The exciting part is that this feels like a low-hanging-fruit; one idea is to show errors on the DAG visualization itself in a form of a badge with error count, and clicking-through will get you to the exact point in the logs.


Although the documentation feels comprehensive, its not. There’s a lot of context missed (hopefully this article closes some gap there), and it feels that everything is there, in form of examples and building blocks, but no one took the time yet to do the appropriate write-ups.

It feels that with some more time it’ll be more complete; but on the other side the Airflow adoption train is moving ahead, and I keep spotting confused souls that I had to give this context to.
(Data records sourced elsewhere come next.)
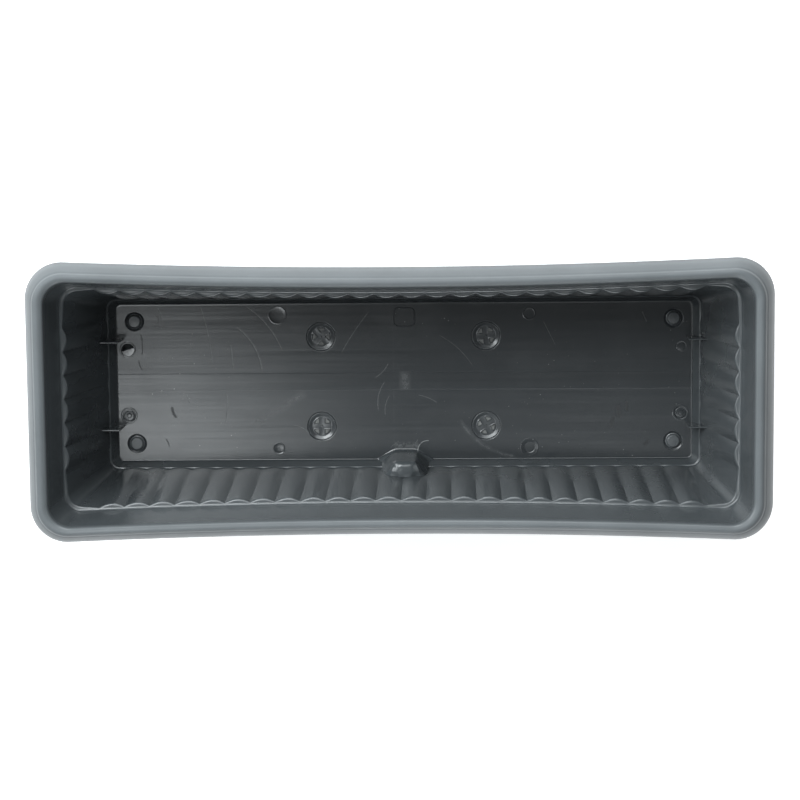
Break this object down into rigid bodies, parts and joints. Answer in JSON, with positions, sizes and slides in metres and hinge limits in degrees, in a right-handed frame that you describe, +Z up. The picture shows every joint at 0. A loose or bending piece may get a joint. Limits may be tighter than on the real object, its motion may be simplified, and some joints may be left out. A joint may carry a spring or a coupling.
{
  "type": "self-watering planter",
  "caption": "Long window-box planter with fluted walls and a rolled rim, standing in a water tray, with push pins and wick plugs in its floor.",
  "frame": {"origin": "on the ground, under the middle of the planter", "axes": "+Z up, +X along the planter, +Y to the back; the filling spout is at the front, at -Y"},
  "size_m": [0.6, 0.2278, 0.195],
  "materials": {
    "box_plastic": "satin anthracite polypropylene",
    "tray_plastic": "satin anthracite polypropylene",
    "pin_plastic": "satin anthracite polypropylene",
    "plug_plastic": "satin anthracite polypropylene",
    "wick_fibre": "grey bonded polyester fibre"
  },
  "bodies": {
    "tray": {"water_tray": "tray_plastic"},
    "box": {"planter_box": "box_plastic"},
    "pin_back_left": {"locking_pin_back_left": "pin_plastic"},
    "plug_back_left": {"wick_plug_back_left": "plug_plastic", "wick_rod_back_left": "wick_fibre"},
    "pin_back_right": {"locking_pin_back_right": "pin_plastic"},
    "plug_back_right": {"wick_plug_back_right": "plug_plastic", "wick_rod_back_right": "wick_fibre"},
    "pin_front_left": {"locking_pin_front_left": "pin_plastic"},
    "plug_front_left": {"wick_plug_front_left": "plug_plastic", "wick_rod_front_left": "wick_fibre"},
    "pin_front_right": {"locking_pin_front_right": "pin_plastic"},
    "plug_front_right": {"wick_plug_front_right": "plug_plastic", "wick_rod_front_right": "wick_fibre"}
  },
  "joints": [
    {"name": "box_lift", "type": "slide", "parent": "tray", "child": "box", "axis": [0, 0, 1], "range_m": [0, 0.08]},
    {"name": "pin_pull_back_left", "type": "slide", "parent": "box", "child": "pin_back_left", "axis": [0, 0, 1], "range_m": [0, 0.04]},
    {"name": "plug_pull_back_left", "type": "slide", "parent": "box", "child": "plug_back_left", "axis": [0, 0, 1], "range_m": [0, 0.04]},
    {"name": "pin_pull_back_right", "type": "slide", "parent": "box", "child": "pin_back_right", "axis": [0, 0, 1], "range_m": [0, 0.04]},
    {"name": "plug_pull_back_right", "type": "slide", "parent": "box", "child": "plug_back_right", "axis": [0, 0, 1], "range_m": [0, 0.04]},
    {"name": "pin_pull_front_left", "type": "slide", "parent": "box", "child": "pin_front_left", "axis": [0, 0, 1], "range_m": [0, 0.04]},
    {"name": "plug_pull_front_left", "type": "slide", "parent": "box", "child": "plug_front_left", "axis": [0, 0, 1], "range_m": [0, 0.04]},
    {"name": "pin_pull_front_right", "type": "slide", "parent": "box", "child": "pin_front_right", "axis": [0, 0, 1], "range_m": [0, 0.04]},
    {"name": "plug_pull_front_right", "type": "slide", "parent": "box", "child": "plug_front_right", "axis": [0, 0, 1], "range_m": [0, 0.04]}
  ]
}
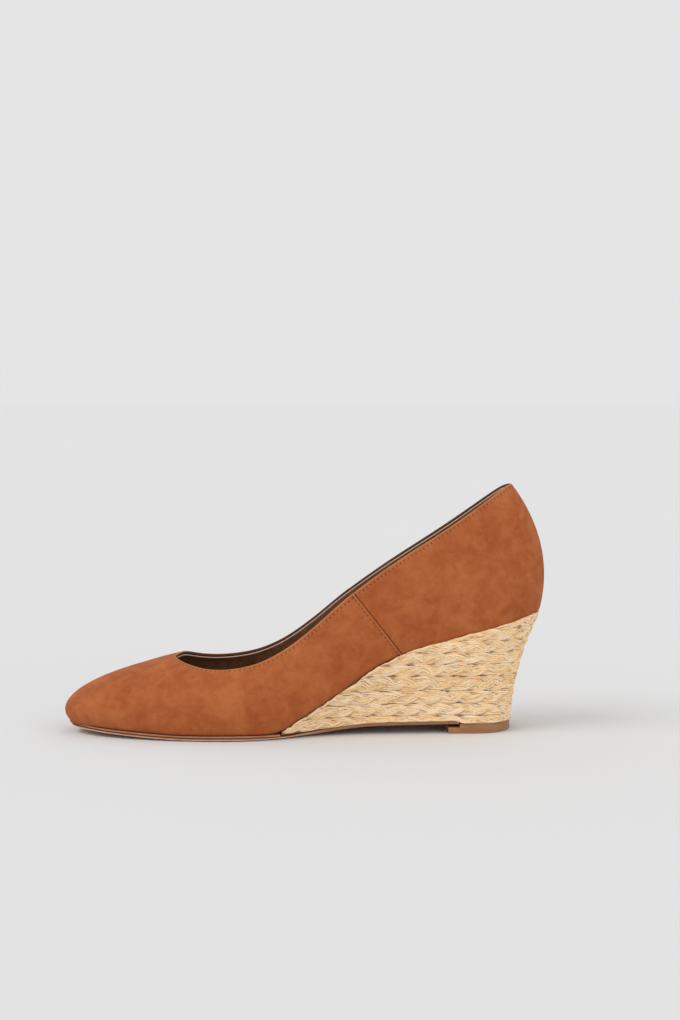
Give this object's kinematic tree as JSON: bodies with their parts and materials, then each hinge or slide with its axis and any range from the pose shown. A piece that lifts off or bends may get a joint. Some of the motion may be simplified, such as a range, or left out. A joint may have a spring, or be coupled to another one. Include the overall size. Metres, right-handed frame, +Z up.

That Airflow makes such a good fit for data workflows, and makes a no-brainer decision to adopt, obscures the fact that this is still a young product that tackles a complex topic. There’s bugs and plenty hidden knobs to bump into (as of v1.8.1), even when you’re just starting up. For the hidden knobs I recommend giving the API reference a thorough read, and for the bugs, make sure to get the latest version and be ready to go to Github issues every time you feel something is odd.

Lastly, don’t forget that because of the couple previous bad parts; logs and context — you’d be out ways to get a bearing for what’s wrong when something goes wrong — so for that, reading Airflow’s code is a good way to ground yourself with some more intuition.


This wasn’t an Airflow tutorial or a setup guide, there’s plenty of those already. It’s an attempt to hit the gray area where word-of-mouth is, and give you some good context for what to expect and how to prepare when you decide to adopt Airflow.

Airflow makes for a good match for data specific workflows because it understands time, its use case and how we build workflows, and makes a great tool built for data engineering.